And there we have it – it has been declared that Joe Biden has been declared the winner of the presidential election in the United States, and with that declaration, Canadian leaders of all stripes sent their congratulations over the weekend. While our foreign affairs minister hopes for some more stability and predictability in the new administration, the energy sector in this country is nervous that Biden had pledged to rescind the approval of the Keystone XL pipeline (thought it has been held up in American courts).

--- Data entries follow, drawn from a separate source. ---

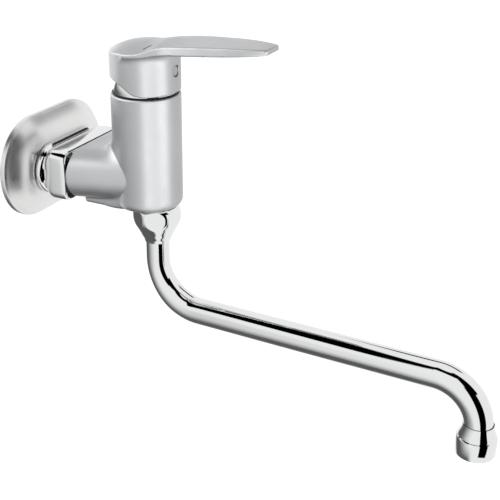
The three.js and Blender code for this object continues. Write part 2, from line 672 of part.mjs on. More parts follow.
// ---------------------------------------------------------------- assembly
place("wall_plate", wallPlate(), chrome());
place("neck_sleeve", neckSleeve(), chrome());
for (const [side, y] of [["left", -INLET_Y], ["right", INLET_Y]]) {
  place(`union_nut_${side}`, unionNut(y), chrome());
  place(`tailpiece_${side}`, tailpiece(y), brass());
  place(`inlet_washer_${side}`, inletWasher(y), rubber());
  place(`inlet_strainer_${side}`, strainer(y), steel());
}
place("body_casting", bodyCasting(), chrome());
place("cartridge_gasket", ported(17.4, ...GASKET), rubber());
place("cartridge_base", ported(17.4, ...BASE), plastic(0x9aa0a6));
place("fixed_disc", ported(14.6, ...FIXED_DISC), ceramic());
place("cartridge_housing", cartridgeHousing(), plastic(0xe8e6df));
place("clamp_nut", clampNut(), brass());
place("seam_ring", seamRing(), plastic(0x17181a));
place("dome_cover", domeCover(), chrome());
place("spout_nut", spoutNut().translate(SPOUT_X, 0, 0), chrome());

place("rotor", rotor(), plastic(0x5a7fa6));
place("pivot_pin", pivotPin(), steel());
place("moving_disc", movingDisc(), ceramic());
place("disc_carrier", discCarrier(), plastic(0xd8d5cc));

place("lever", lever(), chrome());
place("lever_stem", stem(), brass());
place("grub_screw", grubScrew(), steel());
place("screw_plug", screwPlug(), chrome());
place("index_bar", indexBar(), plastic(0xb0242c));

place("spout_tube", spoutTube(), chrome(), spout);
place("spout_spigot", spoutSpigot(), brass(), spout);
place("spout_seal_upper", seal(-7), rubber(), spout);
place("spout_seal_lower", seal(-12), rubber(), spout);
place("spout_slip_ring", slipRing(), plastic(0xf0f0ec), spout);
place("outlet_collar", outletCollar(), chrome(), spout);
place("aerator_washer", aeratorWasher(), rubber(), spout);
place("aerator_insert", aeratorInsert(), plastic(0xd9dcdf), spout);
place("aerator_mesh", aeratorMesh(), plastic(0xaeb3b8), spout);

export default tap;
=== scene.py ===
"""Surfaces, finishes and studio for a wall-mounted single-lever mixer tap.

The frame is in metres: the wall is x = 0, +X points out of it, +Y runs along it and +Z is up.
Sizes inside this file are in millimetres and are turned into metres when a mesh is made.
"""

import json
import math

import bpy
import numpy as np
from mathutils import Matrix, Vector


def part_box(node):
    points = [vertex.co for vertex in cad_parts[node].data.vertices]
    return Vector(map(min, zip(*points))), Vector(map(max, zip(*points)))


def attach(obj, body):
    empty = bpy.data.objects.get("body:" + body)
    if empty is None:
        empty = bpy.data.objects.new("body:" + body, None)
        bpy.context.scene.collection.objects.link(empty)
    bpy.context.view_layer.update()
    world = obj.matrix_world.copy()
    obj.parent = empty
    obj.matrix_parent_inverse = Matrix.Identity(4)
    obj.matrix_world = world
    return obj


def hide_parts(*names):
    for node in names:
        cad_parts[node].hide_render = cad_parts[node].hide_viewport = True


bl_info = {
    "name": "Wall Mixer Tap Looks",
    "version": (1, 0, 0),
    "blender": (4, 5, 0),
    "location": "View3D > Sidebar > Mixer Tap",
    "description": "Builds the visible surfaces, finishes and studio of a wall-mounted mixer tap",
    "category": "Object",
}

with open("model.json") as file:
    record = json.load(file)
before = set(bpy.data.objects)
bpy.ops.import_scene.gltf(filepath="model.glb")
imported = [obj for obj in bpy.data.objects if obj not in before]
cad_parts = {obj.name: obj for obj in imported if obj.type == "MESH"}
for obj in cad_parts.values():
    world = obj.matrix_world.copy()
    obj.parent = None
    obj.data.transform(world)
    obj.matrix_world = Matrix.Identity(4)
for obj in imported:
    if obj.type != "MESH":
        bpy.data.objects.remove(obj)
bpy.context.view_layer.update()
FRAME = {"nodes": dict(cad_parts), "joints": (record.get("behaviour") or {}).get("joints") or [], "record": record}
MM = 0.001


def span(node):
    """Lowest corner, highest corner and centre of a CAD node, in millimetres."""
    low, high = (np.array(corner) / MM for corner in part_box(node))
    return low, high, (low + high) / 2


BODY_LOW, BODY_HIGH, _ = span("body_casting")
CAP_LOW, CAP_HIGH, _ = span("lever")
_, PLATE_HIGH, _ = span("wall_plate")
NECK_LOW, NECK_HIGH, _ = span("neck_sleeve")
NUT_LOW, NUT_HIGH, NUT_MID = span("spout_nut")
COLLAR_LOW, COLLAR_HIGH, COLLAR_MID = span("outlet_collar")
SEAM_LOW, SEAM_HIGH, SEAM_MID = span("seam_ring")
DOME_LOW, DOME_HIGH, _ = span("dome_cover")
_, _, PLUG_MID = span("screw_plug")
_, _, MARK_MID = span("index_bar")
AXIS_X = float(SEAM_MID[0])
SWIVEL_X = float(NUT_MID[0])
PIVOT_Z = next(j["pos_m"][2] for j in FRAME["joints"] if j["name"] == "lever_lift") / MM


# ------------------------------------------------------------------ settings
class TapSizes(bpy.types.PropertyGroup):
    """Sizes of the tap's visible surfaces"""

    body_radius: bpy.props.FloatProperty(
        name="Body radius",
        description="Radius of the round body and of the lever's cap",
        default=0.0231,
        unit="LENGTH",
    )
    tube_radius: bpy.props.FloatProperty(
        name="Tube radius",
        description="Outside radius of the spout tube along its run",
        default=0.0091,
        unit="LENGTH",
    )
    neck_radius: bpy.props.FloatProperty(
        name="Tube neck radius",
        description="Outside radius of the spout tube below its union nut",
        default=0.0081,
        unit="LENGTH",
    )
    spout_turn: bpy.props.FloatProperty(
        name="Spout turn",
        description="Rest angle of the spout from the wall's normal",
        default=math.radians(-6.0),
        subtype="ANGLE",
    )
    skin_step: bpy.props.FloatProperty(
        name="Surface step",
        description="Spacing of the surface points on the cast pieces",
        default=0.0008,
        unit="LENGTH",
    )


class TapFinishes(bpy.types.PropertyGroup):
    """Colours and roughness of the tap's platings"""

    # The satin colour is chrome darkened to the body's darker bands: painted shade, which the lamps that light
    # only the body and lever bring back up.
    satin: bpy.props.FloatVectorProperty(
        name="Satin plate",
        description="Colour of the body's and lever's satin plating",
        subtype="COLOR",
        default=(0.45, 0.458, 0.465),
    )
    mirror: bpy.props.FloatVectorProperty(
        name="Mirror plate",
        description="Colour of the polished plating",
        subtype="COLOR",
        default=(0.81, 0.815, 0.82),
    )
    plate: bpy.props.FloatVectorProperty(
        name="Wall plate",
        description="Colour of the wall plate's plating",
        subtype="COLOR",
        default=(0.79, 0.79, 0.785),
    )
    satin_roughness: bpy.props.FloatProperty(
        name="Satin roughness",
        description="Roughness of the satin plating",
        default=0.42,
        min=0.0,
        max=1.0,
        subtype="FACTOR",
    )


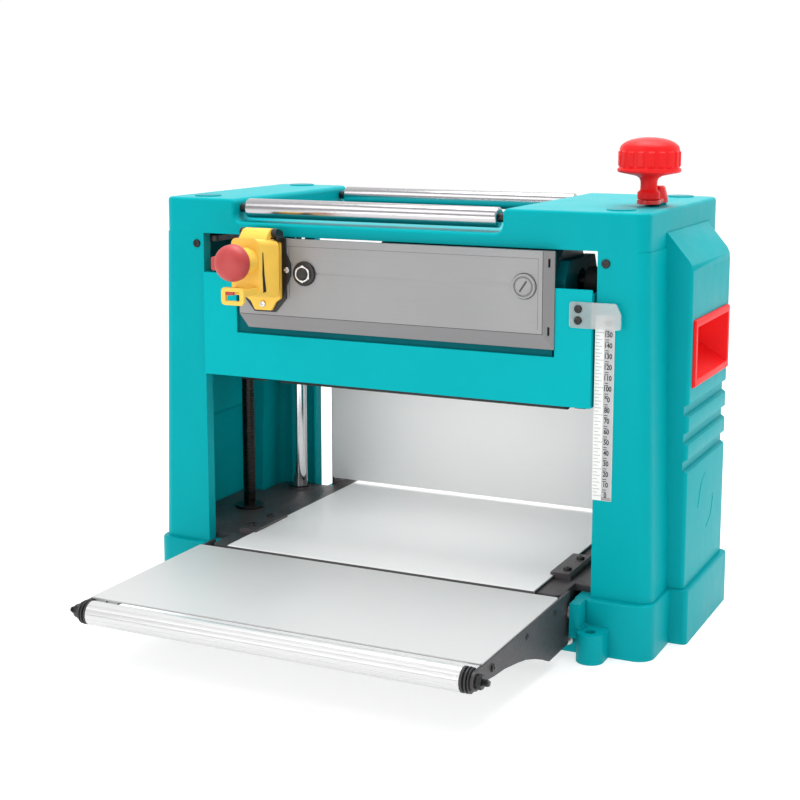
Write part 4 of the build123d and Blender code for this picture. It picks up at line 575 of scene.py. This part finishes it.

But as much as everyone is celebrating and sending out clips from the end of Return of the Jedi over social media (an odd choice considering that the Empire didn’t fall after that battle, but kept on kicking for another year, and its remnants metastasised into the First Order that decimated the New Republic), I feel the urge to be a bit of a wet blanket to point out that some 70 million Americans still voted for Trump and everything that he stands for, including racism and the march toward a fascist state, and he’s still in office for nearly three more months. The American impulse tends to be that politics is to be treated as a spectator sport, where they cast their ballots once every four years and then watch the show in between, rather than actually grappling with the real issues that face their country – particularly given that their Congress is largely unable to as the real likelihood that the Republicans have maintained their hold on the Senate will mean that virtually nothing will get done for the next couple of years. Not to say that civic engagement in Canada is a whole lot better, but at least our Parliament is actually built to move things through rather than for gridlock, as evidenced most recently by the fact that we could get pandemic supports for people and businesses out the door, whereas they are stalled in the US Senate. The lure of Trump and his ethos is not far gone, just because Biden won the White House, and that should remain the cautionary tale rather than people thinking the problem is solved and returning to complacency.

To that end, Susan Delacourt warns about Trumpism and the lure of “ordered populism” in Canada, as it is not a phenomenon contained solely to the United States. Likewise, Aaron Wherry notes that it was not a landslide for Biden, that Trumpism is still around, and that America needs to reckon with itself on this fact. I will note that Chris Selley did try to grapple with what Trumpism is without Trump, but I think that when Delacourt quoted pollster Frank Graves about “ordered populism,” that it may be the more accurate handle once Trump is out of the picture.